— Start Records supplied —

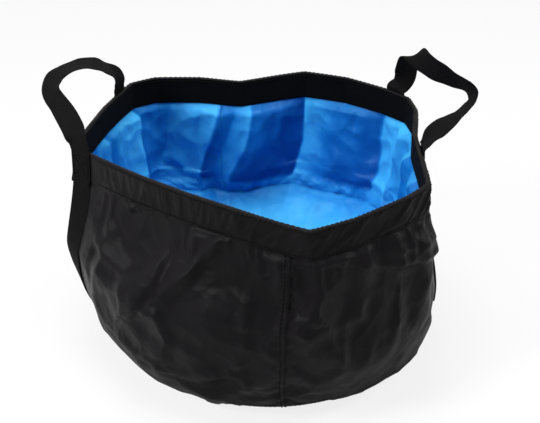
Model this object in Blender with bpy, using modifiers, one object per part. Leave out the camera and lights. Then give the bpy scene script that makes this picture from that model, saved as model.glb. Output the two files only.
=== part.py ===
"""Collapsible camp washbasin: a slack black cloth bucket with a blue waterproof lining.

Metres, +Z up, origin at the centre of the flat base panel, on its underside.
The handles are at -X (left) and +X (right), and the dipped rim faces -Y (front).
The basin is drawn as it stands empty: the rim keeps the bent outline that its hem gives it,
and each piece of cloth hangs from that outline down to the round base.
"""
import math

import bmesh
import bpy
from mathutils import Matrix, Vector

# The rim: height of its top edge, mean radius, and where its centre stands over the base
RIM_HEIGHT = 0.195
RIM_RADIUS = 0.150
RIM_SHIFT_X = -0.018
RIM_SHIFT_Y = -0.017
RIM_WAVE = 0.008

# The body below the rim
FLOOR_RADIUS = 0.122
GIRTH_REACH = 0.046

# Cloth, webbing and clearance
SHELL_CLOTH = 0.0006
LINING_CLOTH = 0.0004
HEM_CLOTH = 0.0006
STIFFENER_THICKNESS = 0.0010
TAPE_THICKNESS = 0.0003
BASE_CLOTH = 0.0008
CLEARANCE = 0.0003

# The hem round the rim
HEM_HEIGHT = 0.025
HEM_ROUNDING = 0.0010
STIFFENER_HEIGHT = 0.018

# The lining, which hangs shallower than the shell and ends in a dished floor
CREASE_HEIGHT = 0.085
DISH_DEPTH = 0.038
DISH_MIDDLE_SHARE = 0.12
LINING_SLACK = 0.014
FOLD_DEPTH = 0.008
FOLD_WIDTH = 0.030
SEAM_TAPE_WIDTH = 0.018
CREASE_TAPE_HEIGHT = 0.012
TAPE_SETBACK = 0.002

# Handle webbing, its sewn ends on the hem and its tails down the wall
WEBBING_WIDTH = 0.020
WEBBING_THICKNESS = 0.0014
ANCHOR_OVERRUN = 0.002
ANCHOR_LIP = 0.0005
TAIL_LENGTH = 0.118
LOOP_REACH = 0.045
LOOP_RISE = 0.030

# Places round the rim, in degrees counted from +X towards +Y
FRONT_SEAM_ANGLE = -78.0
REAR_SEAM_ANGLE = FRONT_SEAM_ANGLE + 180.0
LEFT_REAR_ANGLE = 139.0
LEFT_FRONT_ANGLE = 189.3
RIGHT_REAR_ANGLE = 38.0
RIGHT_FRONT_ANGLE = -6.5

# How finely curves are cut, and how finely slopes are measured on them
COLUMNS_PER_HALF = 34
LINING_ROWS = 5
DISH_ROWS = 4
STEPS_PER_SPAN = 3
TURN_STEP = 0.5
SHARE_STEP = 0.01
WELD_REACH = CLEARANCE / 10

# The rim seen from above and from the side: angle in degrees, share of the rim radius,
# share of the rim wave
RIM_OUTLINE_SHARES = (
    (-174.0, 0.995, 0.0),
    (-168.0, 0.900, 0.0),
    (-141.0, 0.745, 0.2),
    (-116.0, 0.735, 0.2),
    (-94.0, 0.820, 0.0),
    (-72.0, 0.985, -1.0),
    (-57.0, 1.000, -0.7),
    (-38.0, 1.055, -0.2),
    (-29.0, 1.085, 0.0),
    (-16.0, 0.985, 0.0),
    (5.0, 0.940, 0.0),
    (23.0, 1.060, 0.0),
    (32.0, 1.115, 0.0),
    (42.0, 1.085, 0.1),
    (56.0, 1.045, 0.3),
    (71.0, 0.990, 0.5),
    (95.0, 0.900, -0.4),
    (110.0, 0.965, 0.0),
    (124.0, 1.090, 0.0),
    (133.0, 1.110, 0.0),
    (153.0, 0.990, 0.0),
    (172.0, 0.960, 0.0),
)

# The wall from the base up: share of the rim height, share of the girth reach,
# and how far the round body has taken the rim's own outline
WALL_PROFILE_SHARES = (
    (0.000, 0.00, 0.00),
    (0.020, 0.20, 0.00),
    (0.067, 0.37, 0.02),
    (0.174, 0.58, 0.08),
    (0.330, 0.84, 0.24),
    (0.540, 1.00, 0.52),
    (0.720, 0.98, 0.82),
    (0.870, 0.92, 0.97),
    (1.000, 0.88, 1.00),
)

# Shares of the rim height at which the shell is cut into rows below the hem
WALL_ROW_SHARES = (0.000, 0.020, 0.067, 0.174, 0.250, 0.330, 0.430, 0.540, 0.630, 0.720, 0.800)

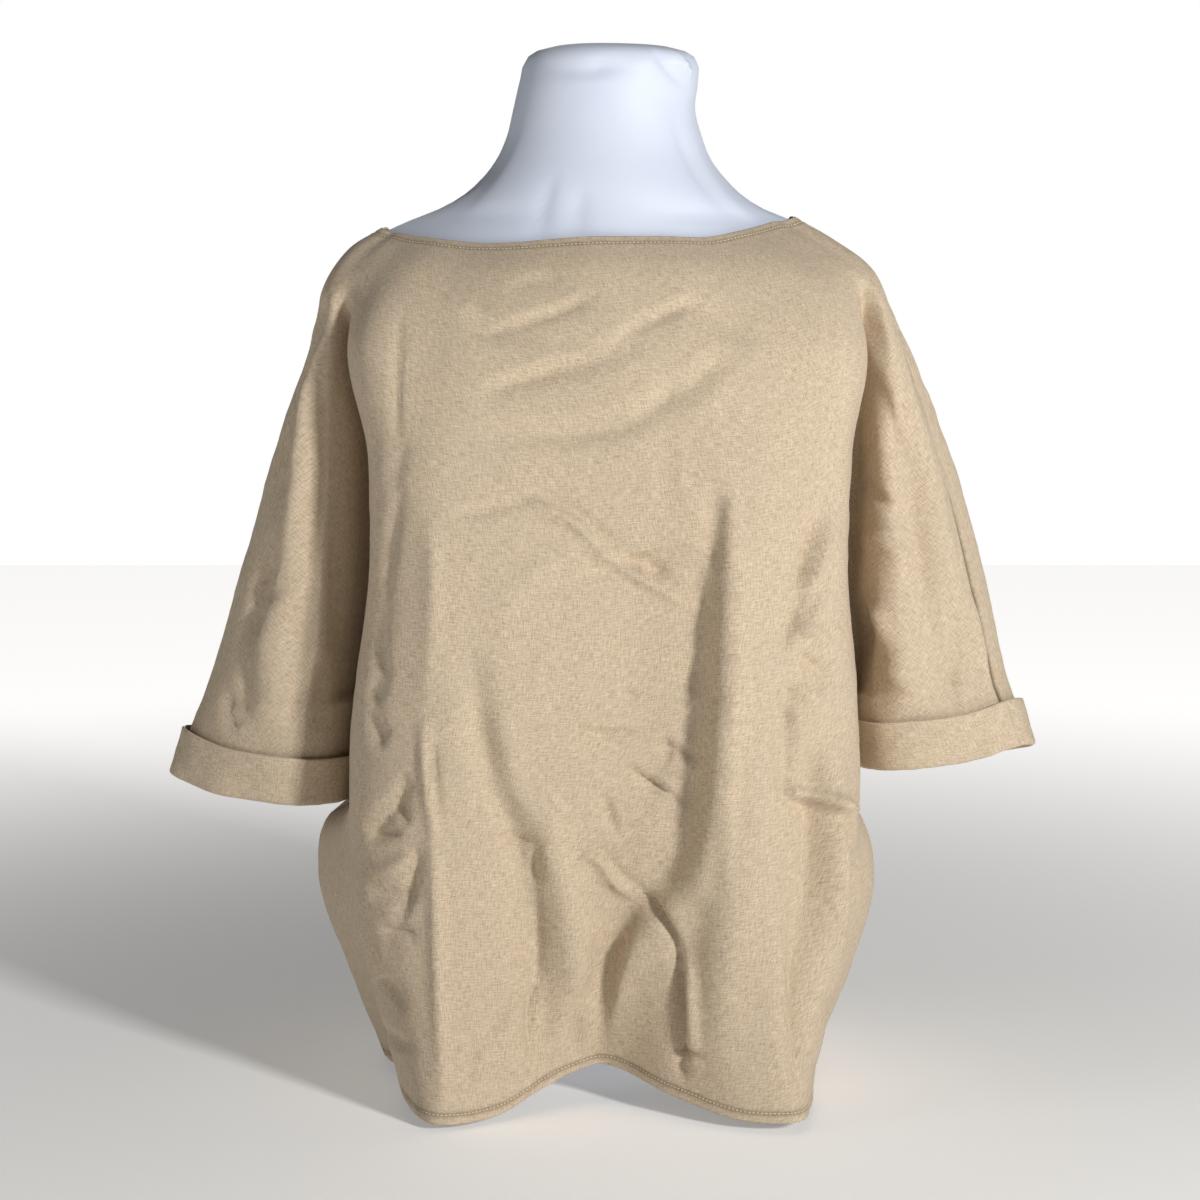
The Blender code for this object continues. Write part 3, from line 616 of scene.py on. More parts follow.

— End Records supplied —

Write out all the data again, exactly as it appears.

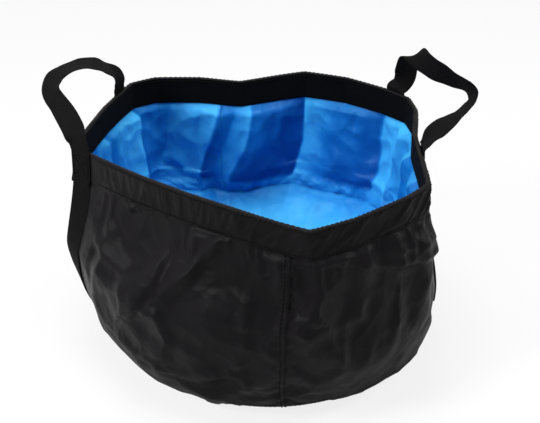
Model this object in Blender with bpy, using modifiers, one object per part. Leave out the camera and lights. Then give the bpy scene script that makes this picture from that model, saved as model.glb. Output the two files only.
=== part.py ===
"""Collapsible camp washbasin: a slack black cloth bucket with a blue waterproof lining.

Metres, +Z up, origin at the centre of the flat base panel, on its underside.
The handles are at -X (left) and +X (right), and the dipped rim faces -Y (front).
The basin is drawn as it stands empty: the rim keeps the bent outline that its hem gives it,
and each piece of cloth hangs from that outline down to the round base.
"""
import math

import bmesh
import bpy
from mathutils import Matrix, Vector

# The rim: height of its top edge, mean radius, and where its centre stands over the base
RIM_HEIGHT = 0.195
RIM_RADIUS = 0.150
RIM_SHIFT_X = -0.018
RIM_SHIFT_Y = -0.017
RIM_WAVE = 0.008

# The body below the rim
FLOOR_RADIUS = 0.122
GIRTH_REACH = 0.046

# Cloth, webbing and clearance
SHELL_CLOTH = 0.0006
LINING_CLOTH = 0.0004
HEM_CLOTH = 0.0006
STIFFENER_THICKNESS = 0.0010
TAPE_THICKNESS = 0.0003
BASE_CLOTH = 0.0008
CLEARANCE = 0.0003

# The hem round the rim
HEM_HEIGHT = 0.025
HEM_ROUNDING = 0.0010
STIFFENER_HEIGHT = 0.018

# The lining, which hangs shallower than the shell and ends in a dished floor
CREASE_HEIGHT = 0.085
DISH_DEPTH = 0.038
DISH_MIDDLE_SHARE = 0.12
LINING_SLACK = 0.014
FOLD_DEPTH = 0.008
FOLD_WIDTH = 0.030
SEAM_TAPE_WIDTH = 0.018
CREASE_TAPE_HEIGHT = 0.012
TAPE_SETBACK = 0.002

# Handle webbing, its sewn ends on the hem and its tails down the wall
WEBBING_WIDTH = 0.020
WEBBING_THICKNESS = 0.0014
ANCHOR_OVERRUN = 0.002
ANCHOR_LIP = 0.0005
TAIL_LENGTH = 0.118
LOOP_REACH = 0.045
LOOP_RISE = 0.030

# Places round the rim, in degrees counted from +X towards +Y
FRONT_SEAM_ANGLE = -78.0
REAR_SEAM_ANGLE = FRONT_SEAM_ANGLE + 180.0
LEFT_REAR_ANGLE = 139.0
LEFT_FRONT_ANGLE = 189.3
RIGHT_REAR_ANGLE = 38.0
RIGHT_FRONT_ANGLE = -6.5

# How finely curves are cut, and how finely slopes are measured on them
COLUMNS_PER_HALF = 34
LINING_ROWS = 5
DISH_ROWS = 4
STEPS_PER_SPAN = 3
TURN_STEP = 0.5
SHARE_STEP = 0.01
WELD_REACH = CLEARANCE / 10

# The rim seen from above and from the side: angle in degrees, share of the rim radius,
# share of the rim wave
RIM_OUTLINE_SHARES = (
    (-174.0, 0.995, 0.0),
    (-168.0, 0.900, 0.0),
    (-141.0, 0.745, 0.2),
    (-116.0, 0.735, 0.2),
    (-94.0, 0.820, 0.0),
    (-72.0, 0.985, -1.0),
    (-57.0, 1.000, -0.7),
    (-38.0, 1.055, -0.2),
    (-29.0, 1.085, 0.0),
    (-16.0, 0.985, 0.0),
    (5.0, 0.940, 0.0),
    (23.0, 1.060, 0.0),
    (32.0, 1.115, 0.0),
    (42.0, 1.085, 0.1),
    (56.0, 1.045, 0.3),
    (71.0, 0.990, 0.5),
    (95.0, 0.900, -0.4),
    (110.0, 0.965, 0.0),
    (124.0, 1.090, 0.0),
    (133.0, 1.110, 0.0),
    (153.0, 0.990, 0.0),
    (172.0, 0.960, 0.0),
)

# The wall from the base up: share of the rim height, share of the girth reach,
# and how far the round body has taken the rim's own outline
WALL_PROFILE_SHARES = (
    (0.000, 0.00, 0.00),
    (0.020, 0.20, 0.00),
    (0.067, 0.37, 0.02),
    (0.174, 0.58, 0.08),
    (0.330, 0.84, 0.24),
    (0.540, 1.00, 0.52),
    (0.720, 0.98, 0.82),
    (0.870, 0.92, 0.97),
    (1.000, 0.88, 1.00),
)

# Shares of the rim height at which the shell is cut into rows below the hem
WALL_ROW_SHARES = (0.000, 0.020, 0.067, 0.174, 0.250, 0.330, 0.430, 0.540, 0.630, 0.720, 0.800)

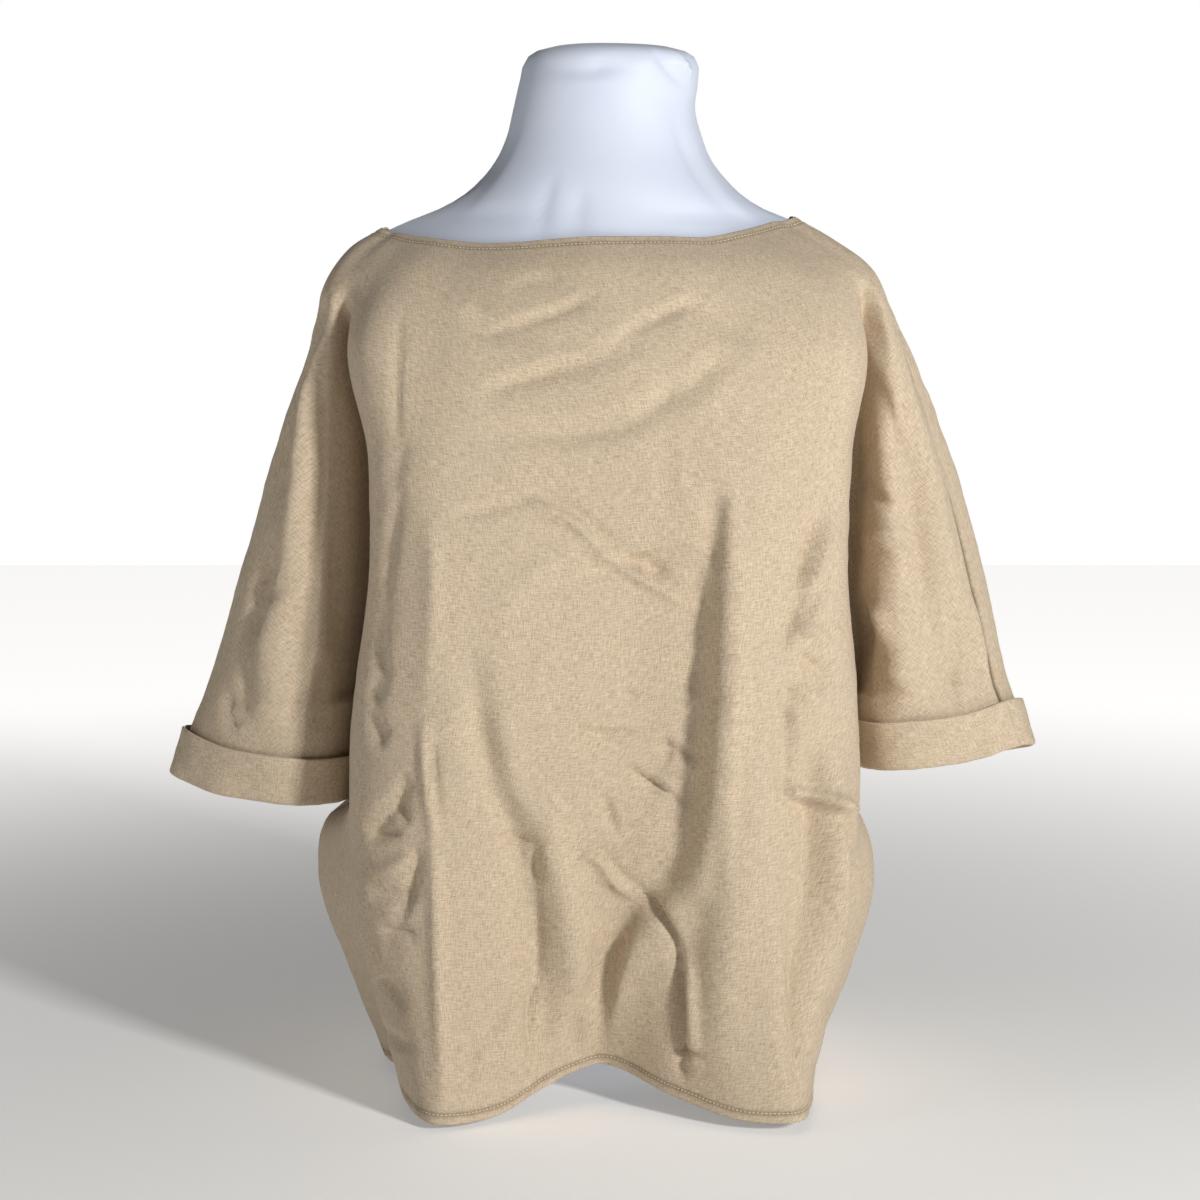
The Blender code for this object continues. Write part 3, from line 616 of scene.py on. More parts follow.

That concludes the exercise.